Well there’s the patterns.

Well. And here I am. We’ve had our financial “miracle” already. And I really shouldn’t mention the fact that for many years I was very negative about America…particularly California (ouch. I’m sorry. I said I wouldn’t mention it!). So here we are, right on track for #3.

I know it’s going to happen. I knew two years ago, when I first felt…whatever you’d like to refer to it as…the call of God, perhaps…the nudge to go to the US. I knew it was going to come down to this. I’ve been trying to avoid it…or at least make sure I deal with it ahead of time. But here we are.

Does that suck, I hear you ask? Why, yes it does. Sucks like a Dyson with a dog-vacuuming attachment. My other friend who vacuums her dog (This is my friend Bernie and her husband Steve. She’s the one who vacuumed her dog until the dog ate the attachment. It has no particular relevance to this story, but…she knows why this pic is there. Cheers Bern! Love you babe xxx)

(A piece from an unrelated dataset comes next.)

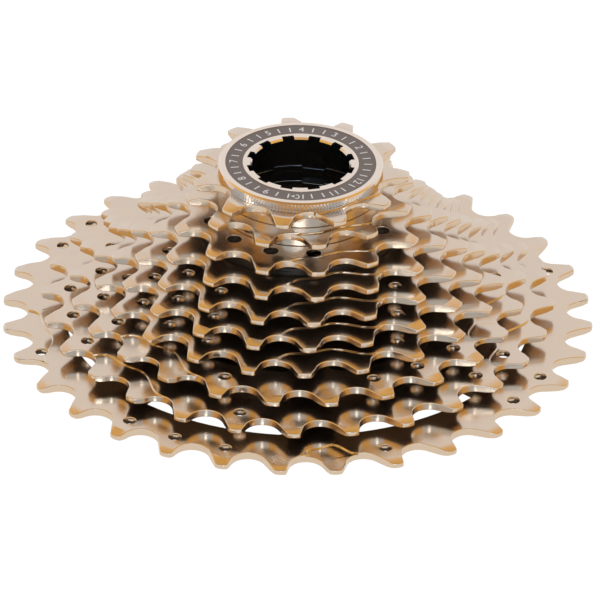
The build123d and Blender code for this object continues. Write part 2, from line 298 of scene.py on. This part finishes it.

Yes, I’m laughing at myself. And I’m serious, all at the same time. I’m laughing at myself for being so serious. I’m sure it will happen. Although, knowing me, I’m stressing about nothing, and it’ll be more like a splinter removal than giving birth. I’ll still stress about it though. I’m weird like that. And I know that if I was ten years’ younger I’d be even-more-convinced of my rightness, and stressing enormously. I get the feeling from my extremely-wisest friend, too, that if I was ten years older I wouldn’t be worried about it at all. But I’m me. And…I wrote this last night, and when I got up this morning there was an email from the wonderful Wanderer’s blog (I love this woman’s writing), and SHE had a link to this, which kind of confirms both a) I’m right and b) it’s going to be okay. It really is.

So tell me what you think. Have you gone to the other side of the world and come back changed? Or have you gone to the other side of the world and come back UNchanged? What was it like for you?